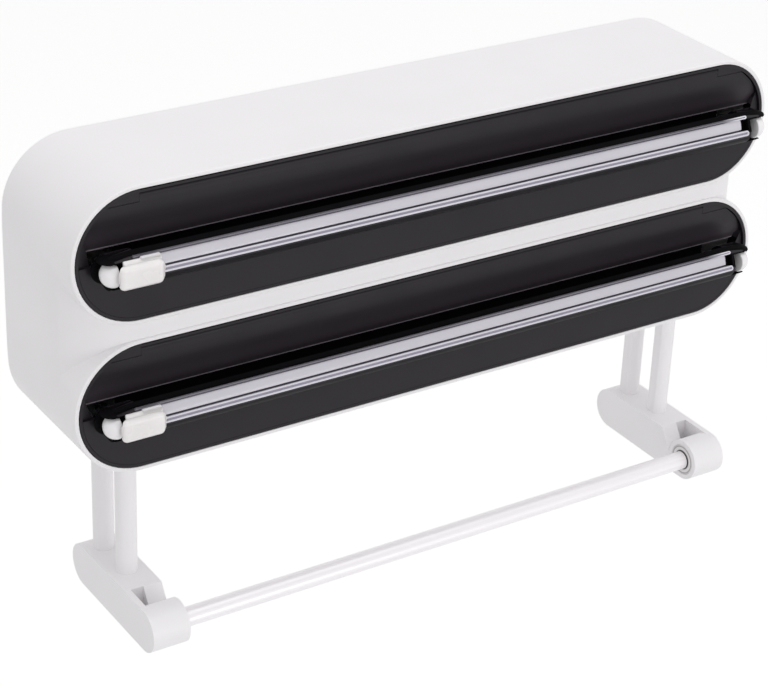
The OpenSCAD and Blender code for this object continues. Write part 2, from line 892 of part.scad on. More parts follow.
// Clear rail with two beads and a hidden channel for the runner
module rail(level)
    color([0.8, 0.82, 0.9, 0.6])
        tier(level)
            translate([0, -bar_out, bar_z])
                difference() {
                    union() {
                        along_x(rail_l)
                            rotate(-rail_tilt)
                                translate([-rail_face, -rail_h / 2])
                                    square([rail_t, rail_h]);
                        along_x(rail_l)
                            rotate(-rail_tilt)
                                for (u = [rail_h / 2 - bead_w / 2, -rail_h / 2 + bead_w / 2])
                                    translate([-rail_face - bead_h, u - bead_w / 2])
                                        square([bead_h + merge, bead_w]);
                    }
                    along_x(rail_l + 2 * over)
                        rotate(-rail_tilt) {
                            translate([-rail_face - over, -groove_off - groove_w / 2])
                                square([over + channel_in + merge, groove_w]);
                            translate([-rail_face + channel_in, -groove_off - channel_w / 2])
                                square([channel_d, channel_w]);
                        }
                    for (side = [left, right])
                        on_side(side)
                            translate([rail_l / 2 - band_short, 0, 0])
                                rotate([90, 0, 90])
                                    linear_extrude(band_short + over)
                                        rotate(-rail_tilt)
                                            translate([-rail_face - 2 * bead_h, groove_w])
                                                square([rail_t / 2, rail_h]);
                }

// Moves into the parked runner's frame on the rail
module cutter_frame(level)
    tier(level)
        translate([cutter_x, -bar_out, bar_z])
            children();

// A point of the rail's frame: its distance w from the bar's axis and its place u up the face
function on_face(w, u) = [
    u * sin(rail_tilt) - w * cos(rail_tilt),
    u * cos(rail_tilt) + w * sin(rail_tilt)
];

// Section of the grip: a thick pad in front and a thin tab over the rail
module grip_section()
    polygon([
        [on_face(grip_w0, -rail_h / 2)[0], -cutter_low],
        on_face(grip_w0, -rail_h / 2),
        on_face(grip_w0, cutter_high),
        on_face(grip_w0 + cutter_tab_t, cutter_high),
        on_face(grip_w0 + cutter_tab_t, cutter_high / 2),
        [-cutter_front + cutter_bevel, cutter_pad_z],
        [-cutter_front, cutter_pad_z - cutter_bevel],
        [-cutter_front, -cutter_low + cutter_bevel],
        [-cutter_front + cutter_bevel, -cutter_low]
    ]);

// Translucent grip of the slide cutter
module cutter_grip(level)
    color([0.9, 0.9, 0.92, 0.9])
        cutter_frame(level)
            difference() {
                translate([-runner_shift, 0, 0])
                    intersection() {
                        along_x(cutter_w)
                            grip_section();
                        translate([0, -2 * cutter_front, (grip_top + merge - cutter_low) / 2])
                            along_y(0, 2 * cutter_front)
                                round_rect(cutter_w, grip_top + merge + cutter_low, cutter_corner_r);
                    }
                along_x(neck_w + 2 * fit)
                    rotate(-rail_tilt)
                        translate([-grip_w0 - neck_in - fit, -groove_off - groove_w / 2])
                            square([neck_in + fit + over, groove_w]);
                along_x(blade_l + 2 * fit)
                    rotate(-rail_tilt)
                        translate([blade_dip - rail_face - blade_h - fit, -groove_off - blade_t / 2 - fit])
                            square([blade_h + fit, blade_t + 2 * fit]);
            }

// Runner in the rail's channel, with its neck in the grip
module cutter_runner(level)
    color("white")
        cutter_frame(level) {
            along_x(runner_w)
                rotate(-rail_tilt)
                    translate([-rail_face + channel_in + run_gap, -groove_off - channel_w / 2 + run_gap])
                        square([channel_d - 2 * run_gap, channel_w - 2 * run_gap]);
            along_x(neck_w)
                rotate(-rail_tilt)
                    translate([-grip_w0 - neck_in, -groove_off - groove_w / 2 + run_gap])
                        square([grip_w0 + neck_in - rail_face + channel_in + channel_d / 2, groove_w - 2 * run_gap]);
        }

// Blade with a point at each end and a gap for the neck
module cutter_blade(level)
    color("silver")
        cutter_frame(level)
            difference() {
                along_x(blade_l)
                    rotate(-rail_tilt)
                        translate([blade_dip - rail_face - blade_h, -groove_off - blade_t / 2])
                            square([blade_h, blade_t]);
                along_x(neck_w + 2 * run_gap)
                    rotate(-rail_tilt)
                        translate([-grip_w0 - neck_in - run_gap, -groove_off - groove_w])
                            square([blade_h + over, 2 * groove_w]);
            }

// Bracket with its two legs: outer plate, block, barrel and pocket
module bracket(side)
    color("white")
        on_side(side)
            difference() {
                union() {
                    translate([bracket_x + bracket_w / 2, 0, bracket_z])
                        along_x(bracket_w)
                            bracket_section();
                    translate([bracket_x + bracket_w - plate_t / 2, 0, bracket_z])
                        along_x(plate_t)
                            translate([bracket_front + bracket_l / 2, 0])
                                stadium(bracket_l, bracket_r);
                    for (y = leg_ys)
                        translate([leg_x, y, bracket_top - bracket_r])
                            intersection() {
                                cylinder(r = leg_r, h = bracket_r + leg_h + leg_sink - fit);
                                translate([-leg_flat_share * leg_r, -leg_r, 0])
                                    cube([2 * leg_r, leg_d, 2 * leg_h]);
                            }
                }
                span(
                    [bracket_x + bracket_w - plate_t - pocket_w, block_end_y - pocket_l / 3, bracket_z - bracket_r + pocket_floor],
                    [bracket_x + bracket_w - plate_t, block_end_y - pocket_l / 3 + pocket_l, bracket_top + over]
                );
                translate([bracket_x - over, rod_y, bracket_z])
                    rotate([0, 90, 0]) {
                        cylinder(d = bush_flange_d + 2 * fit, h = over + bush_flange_t);
                        cylinder(r = bush_r + fit, h = over + bush_l + fit);
                    }
                for (y = leg_ys)
                    translate([leg_x, y, base_z + leg_sink - screw_l])
                        cylinder(d = screw_d, h = 2 * screw_l);
            }

// Section of a bracket beside its outer plate
module bracket_section() {
    translate([bracket_front + bracket_r, 0])
        circle(bracket_r);
    translate([-bracket_back - bracket_r, 0])
        circle(bracket_r);
    translate([bracket_front + bracket_r, -bracket_r])
        square([bracket_l - 2 * bracket_r, bracket_r]);
    polygon([
        [-bracket_back - bracket_r, -bracket_r],
        [-bracket_back - bracket_r, bracket_r],
        [block_end_y + slope_share * bracket_r, bracket_r],
        [block_end_y, 0],
        [block_end_y, -bracket_r]
    ]);
}

// Flanged bush in a bracket's barrel
module bush(side)
    color("dimgray")
        on_side(side)
            translate([bracket_x, rod_y, bracket_z])
                rotate([0, 90, 0])
                    difference() {
                        union() {
                            cylinder(d = bush_flange_d, h = bush_flange_t);
                            cylinder(r = bush_r, h = bush_l);
                        }
                        translate([0, 0, -over])
                            cylinder(r = spigot_r + pin_clearance, h = bush_l + 2 * over);
                    }

// Puts a shape on the rod's axis, which runs along X
module on_rod(x)
    translate([x, rod_y, bracket_z])
        rotate([0, 90, 0])
            children();

// Steel tube of the rod, with a lip at its right end that keeps the plunger in
module rod_tube()
    color("silver")
        on_rod(-rod_end)
            difference() {
                cylinder(r = rod_r, h = 2 * rod_end);
                translate([0, 0, -over])
                    cylinder(r = rod_in_r, h = 2 * rod_end - rod_lip_t + over);
                translate([0, 0, rod_end])
                    cylinder(r = spigot_r + pin_clearance, h = 2 * rod_end);
            }

// Plug with the left spigot
module rod_plug()
    color("white")
        on_rod(-rod_end) {
            cylinder(r = rod_in_r, h = plug_l);
            translate([0, 0, -spigot_l])
                cylinder(r = spigot_r, h = spigot_l + merge);
        }

// Seat of the spring inside the tube
module rod_seat()
    color("gray")
        on_rod(seat_x - seat_t)
            cylinder(r = rod_in_r, h = seat_t);

// Spring that pushes the plunger out, at its pressed length on its seat
module rod_spring()
    color("silver")
        translate([seat_x, rod_y, bracket_z])
            coil(rod_in_r - rod_wire_d / 2 - free_gap, rod_wire_d, rod_spring_l, rod_spring_curls);

// Plunger with the right spigot
module rod_plunger()
    color("white")
        on_rod(head_end - plunger_head_l) {
            cylinder(r = rod_in_r - pin_clearance, h = plunger_head_l - free_gap);
            cylinder(r = spigot_r, h = plunger_head_l + rod_lip_t + spigot_l);
        }

casing();
back_plate();
shelf();
back_screws();
leg_screws();
hinge_pins();
bezel(upper);  // bezel_upper
door(upper);  // door_upper
rail(upper);  // rail_upper
cutter_grip(upper);  // cutter_grip_upper
cutter_runner(upper);  // cutter_runner_upper
cutter_blade(upper);  // cutter_blade_upper
button(upper, left);  // button_upper_left
button(upper, right);  // button_upper_right
button_spring(upper, left);  // spring_upper_left
button_spring(upper, right);  // spring_upper_right
bezel(lower);  // bezel_lower
door(lower);  // door_lower
rail(lower);  // rail_lower
cutter_grip(lower);  // cutter_grip_lower
cutter_runner(lower);  // cutter_runner_lower
cutter_blade(lower);  // cutter_blade_lower
button(lower, left);  // button_lower_left
button(lower, right);  // button_lower_right
button_spring(lower, left);  // spring_lower_left
button_spring(lower, right);  // spring_lower_right
bracket(left);  // bracket_left
bracket(right);  // bracket_right
bush(left);  // bush_left
bush(right);  // bush_right
rod_tube();
rod_plug();
rod_seat();
rod_spring();
rod_plunger();
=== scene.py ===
"""Wall dispenser for film and kitchen roll: two film bays with black drop fronts over a roll rod.

The file follows the object as it is put together, one section for each piece or group of like
pieces. Lengths are metres in the part's own frame: the wall is Y = 0, the front faces -Y.
"""

import math

import bmesh
import bpy
from mathutils import Matrix, Vector


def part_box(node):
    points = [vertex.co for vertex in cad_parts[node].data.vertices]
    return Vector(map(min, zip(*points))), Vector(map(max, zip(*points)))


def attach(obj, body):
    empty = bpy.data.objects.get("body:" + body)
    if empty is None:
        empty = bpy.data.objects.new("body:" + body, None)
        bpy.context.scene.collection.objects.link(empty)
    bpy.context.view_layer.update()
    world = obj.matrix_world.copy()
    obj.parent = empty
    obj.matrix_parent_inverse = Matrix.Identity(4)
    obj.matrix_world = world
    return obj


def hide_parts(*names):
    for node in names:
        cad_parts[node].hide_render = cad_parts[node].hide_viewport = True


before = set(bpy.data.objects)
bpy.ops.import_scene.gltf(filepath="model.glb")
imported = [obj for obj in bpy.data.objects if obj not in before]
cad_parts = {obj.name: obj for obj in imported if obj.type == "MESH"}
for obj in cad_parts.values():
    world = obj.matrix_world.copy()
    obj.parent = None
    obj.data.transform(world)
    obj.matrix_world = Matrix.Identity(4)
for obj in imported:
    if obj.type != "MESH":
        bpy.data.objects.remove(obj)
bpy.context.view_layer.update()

# --- Camera, light and floor -----------------------------------------------------------------
# The view is from the front left, a little above, as in the photo. A broad soft light stands
# above, a weaker one low in front, and a pale room and floor fill the shadows.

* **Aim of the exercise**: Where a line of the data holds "None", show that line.

* **Complete response**:
    if empty is None:
        empty = bpy.data.objects.new("body:" + body, None)
    obj.parent = None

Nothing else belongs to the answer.